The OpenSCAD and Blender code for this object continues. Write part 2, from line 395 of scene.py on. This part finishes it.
★ ★ ★ ★ ★
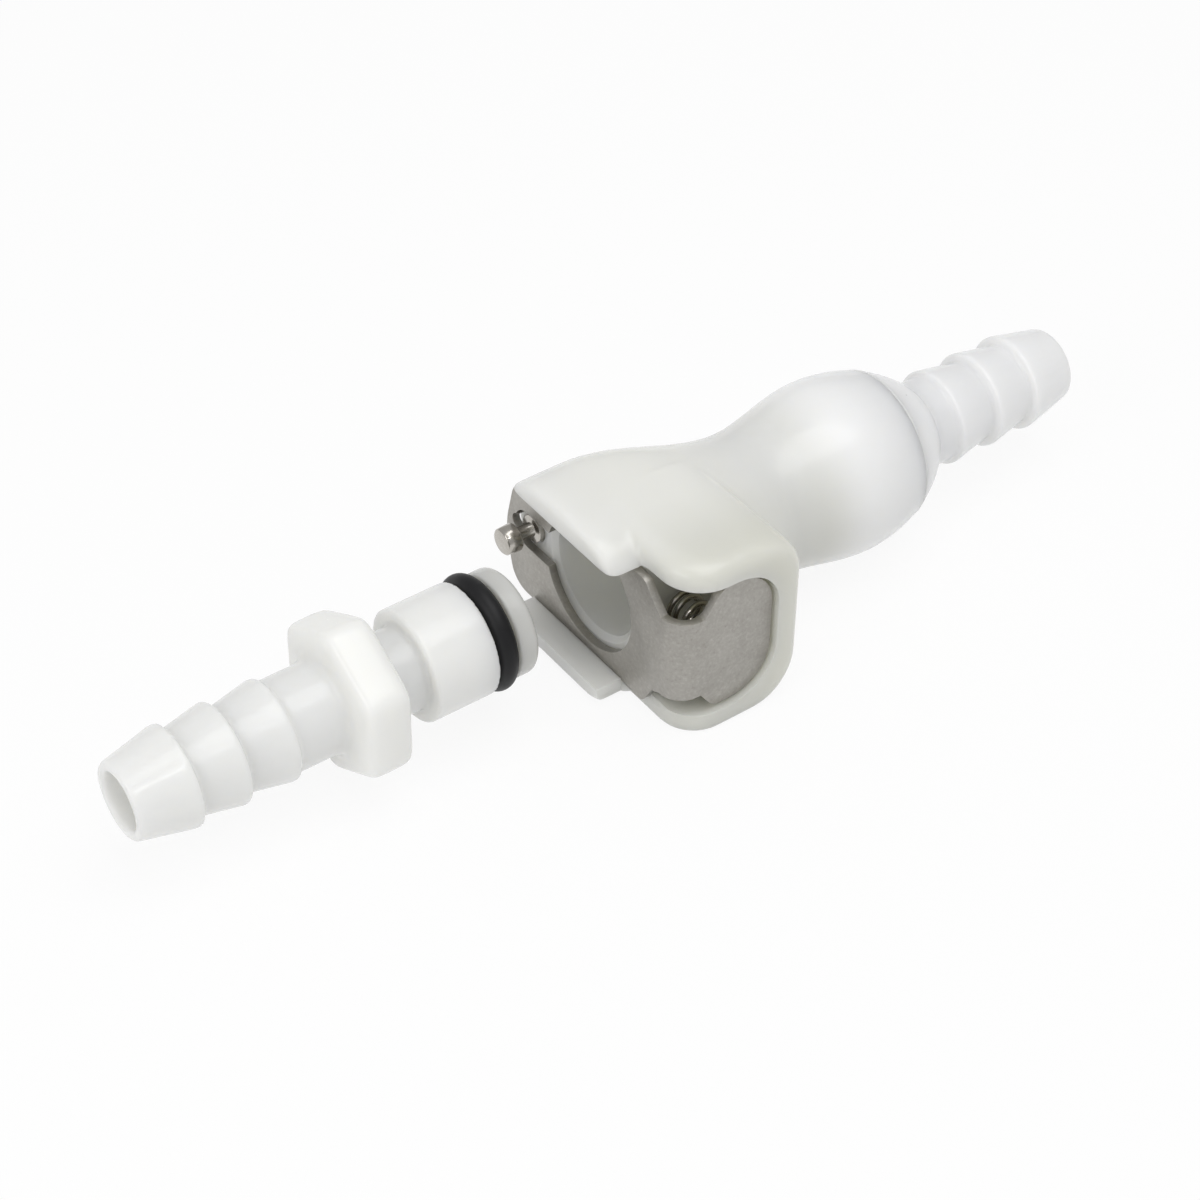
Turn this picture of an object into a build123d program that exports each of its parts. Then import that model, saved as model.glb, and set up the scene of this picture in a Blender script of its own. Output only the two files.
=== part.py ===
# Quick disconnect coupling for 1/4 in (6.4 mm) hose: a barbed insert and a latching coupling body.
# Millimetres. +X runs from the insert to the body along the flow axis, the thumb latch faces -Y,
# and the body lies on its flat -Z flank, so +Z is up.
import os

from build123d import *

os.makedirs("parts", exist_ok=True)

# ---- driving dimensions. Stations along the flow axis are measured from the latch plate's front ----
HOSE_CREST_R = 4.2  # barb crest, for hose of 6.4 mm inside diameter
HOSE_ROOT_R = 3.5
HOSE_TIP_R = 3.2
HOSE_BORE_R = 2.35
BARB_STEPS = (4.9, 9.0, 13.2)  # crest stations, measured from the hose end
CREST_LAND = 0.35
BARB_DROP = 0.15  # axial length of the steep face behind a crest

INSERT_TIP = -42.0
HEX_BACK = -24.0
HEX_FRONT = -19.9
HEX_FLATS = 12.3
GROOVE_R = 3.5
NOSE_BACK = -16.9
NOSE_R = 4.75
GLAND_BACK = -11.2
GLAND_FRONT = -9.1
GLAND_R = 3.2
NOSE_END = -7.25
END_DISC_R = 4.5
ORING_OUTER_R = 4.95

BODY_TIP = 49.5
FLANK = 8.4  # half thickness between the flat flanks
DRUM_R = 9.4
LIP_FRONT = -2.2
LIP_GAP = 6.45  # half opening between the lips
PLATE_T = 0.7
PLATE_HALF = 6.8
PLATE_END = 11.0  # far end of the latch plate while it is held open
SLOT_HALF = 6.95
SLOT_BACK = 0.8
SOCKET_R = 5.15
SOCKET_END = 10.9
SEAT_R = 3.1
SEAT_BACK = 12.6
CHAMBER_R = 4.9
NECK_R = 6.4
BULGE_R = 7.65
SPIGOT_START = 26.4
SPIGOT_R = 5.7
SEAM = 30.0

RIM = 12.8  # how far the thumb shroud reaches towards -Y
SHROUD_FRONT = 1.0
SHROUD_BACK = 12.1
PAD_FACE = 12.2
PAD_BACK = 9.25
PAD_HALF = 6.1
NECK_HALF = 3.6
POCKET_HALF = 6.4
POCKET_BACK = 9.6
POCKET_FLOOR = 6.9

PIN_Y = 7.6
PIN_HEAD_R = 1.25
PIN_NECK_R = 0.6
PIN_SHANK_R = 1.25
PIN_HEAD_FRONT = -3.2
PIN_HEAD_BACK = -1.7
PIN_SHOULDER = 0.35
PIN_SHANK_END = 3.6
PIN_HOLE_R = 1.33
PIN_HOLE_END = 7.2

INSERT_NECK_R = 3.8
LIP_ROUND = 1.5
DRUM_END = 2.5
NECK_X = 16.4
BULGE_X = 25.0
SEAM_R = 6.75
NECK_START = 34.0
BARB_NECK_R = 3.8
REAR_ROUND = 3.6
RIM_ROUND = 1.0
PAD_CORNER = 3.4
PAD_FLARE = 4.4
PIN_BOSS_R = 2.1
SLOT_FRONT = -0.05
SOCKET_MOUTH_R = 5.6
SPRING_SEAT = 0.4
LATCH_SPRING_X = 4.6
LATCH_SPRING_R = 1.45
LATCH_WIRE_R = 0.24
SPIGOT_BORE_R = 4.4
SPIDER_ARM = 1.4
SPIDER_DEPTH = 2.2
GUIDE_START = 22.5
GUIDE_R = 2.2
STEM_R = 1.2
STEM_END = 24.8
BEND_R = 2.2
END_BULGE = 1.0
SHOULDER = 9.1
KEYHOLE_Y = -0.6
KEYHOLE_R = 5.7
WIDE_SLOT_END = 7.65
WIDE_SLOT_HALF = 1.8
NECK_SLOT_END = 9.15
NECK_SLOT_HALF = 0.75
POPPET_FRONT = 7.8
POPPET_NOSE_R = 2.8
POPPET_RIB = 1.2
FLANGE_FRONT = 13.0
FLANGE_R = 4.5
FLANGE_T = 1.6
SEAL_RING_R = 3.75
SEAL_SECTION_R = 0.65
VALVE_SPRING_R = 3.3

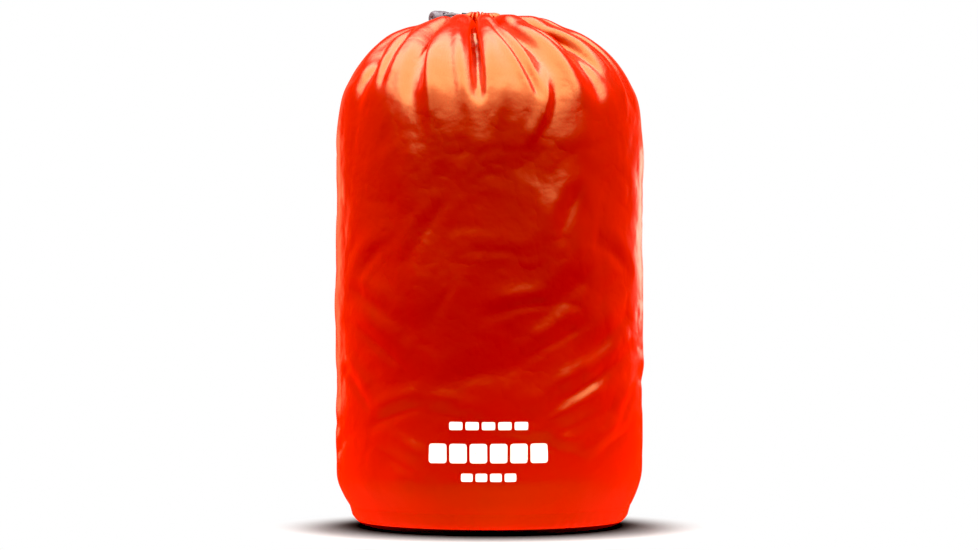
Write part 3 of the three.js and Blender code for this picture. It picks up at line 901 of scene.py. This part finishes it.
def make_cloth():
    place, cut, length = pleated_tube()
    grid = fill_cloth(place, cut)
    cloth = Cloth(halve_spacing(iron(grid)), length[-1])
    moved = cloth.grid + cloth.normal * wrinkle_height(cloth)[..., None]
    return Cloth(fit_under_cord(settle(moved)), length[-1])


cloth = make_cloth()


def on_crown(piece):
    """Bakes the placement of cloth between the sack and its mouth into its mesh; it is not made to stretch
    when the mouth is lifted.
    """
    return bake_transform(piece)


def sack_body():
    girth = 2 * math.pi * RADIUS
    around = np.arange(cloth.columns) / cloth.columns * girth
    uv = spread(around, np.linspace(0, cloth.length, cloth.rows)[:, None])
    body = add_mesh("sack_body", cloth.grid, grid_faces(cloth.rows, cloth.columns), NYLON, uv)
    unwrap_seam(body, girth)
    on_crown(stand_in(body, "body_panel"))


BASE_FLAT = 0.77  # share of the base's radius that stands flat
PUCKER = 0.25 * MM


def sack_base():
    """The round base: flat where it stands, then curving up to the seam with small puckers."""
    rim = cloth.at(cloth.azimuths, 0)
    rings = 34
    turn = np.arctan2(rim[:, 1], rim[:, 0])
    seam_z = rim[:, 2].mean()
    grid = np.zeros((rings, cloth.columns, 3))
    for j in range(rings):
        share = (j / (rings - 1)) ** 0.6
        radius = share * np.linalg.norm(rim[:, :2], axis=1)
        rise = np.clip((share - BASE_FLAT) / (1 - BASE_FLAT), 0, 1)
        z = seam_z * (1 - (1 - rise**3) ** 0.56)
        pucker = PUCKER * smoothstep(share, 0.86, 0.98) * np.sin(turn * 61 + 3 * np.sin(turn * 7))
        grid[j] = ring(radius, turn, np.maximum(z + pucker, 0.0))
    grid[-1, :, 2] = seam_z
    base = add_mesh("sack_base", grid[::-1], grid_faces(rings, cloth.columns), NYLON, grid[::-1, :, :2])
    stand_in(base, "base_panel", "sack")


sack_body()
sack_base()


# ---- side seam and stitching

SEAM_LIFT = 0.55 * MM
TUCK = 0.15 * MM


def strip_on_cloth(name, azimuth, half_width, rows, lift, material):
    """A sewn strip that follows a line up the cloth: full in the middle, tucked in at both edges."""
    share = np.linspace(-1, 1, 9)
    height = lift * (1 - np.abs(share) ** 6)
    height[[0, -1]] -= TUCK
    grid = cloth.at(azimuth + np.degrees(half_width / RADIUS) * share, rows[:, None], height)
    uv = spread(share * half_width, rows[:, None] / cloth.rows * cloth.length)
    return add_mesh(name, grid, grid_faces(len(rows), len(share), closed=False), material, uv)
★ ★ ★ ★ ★
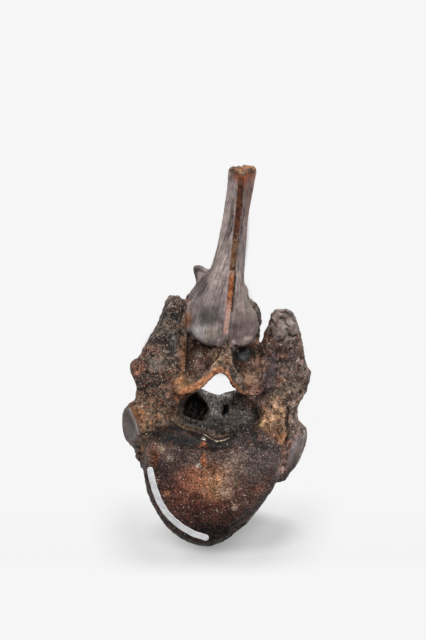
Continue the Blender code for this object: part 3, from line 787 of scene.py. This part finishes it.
★ ★ ★ ★ ★
Look through the entries above; copy every line holding the string "object".

▶ [Exercise answer]:
The OpenSCAD and Blender code for this object continues. Write part 2, from line 395 of scene.py on. This part finishes it.
Turn this picture of an object into a build123d program that exports each of its parts. Then import that model, saved as model.glb, and set up the scene of this picture in a Blender script of its own. Output only the two files.
Continue the Blender code for this object: part 3, from line 787 of scene.py. This part finishes it.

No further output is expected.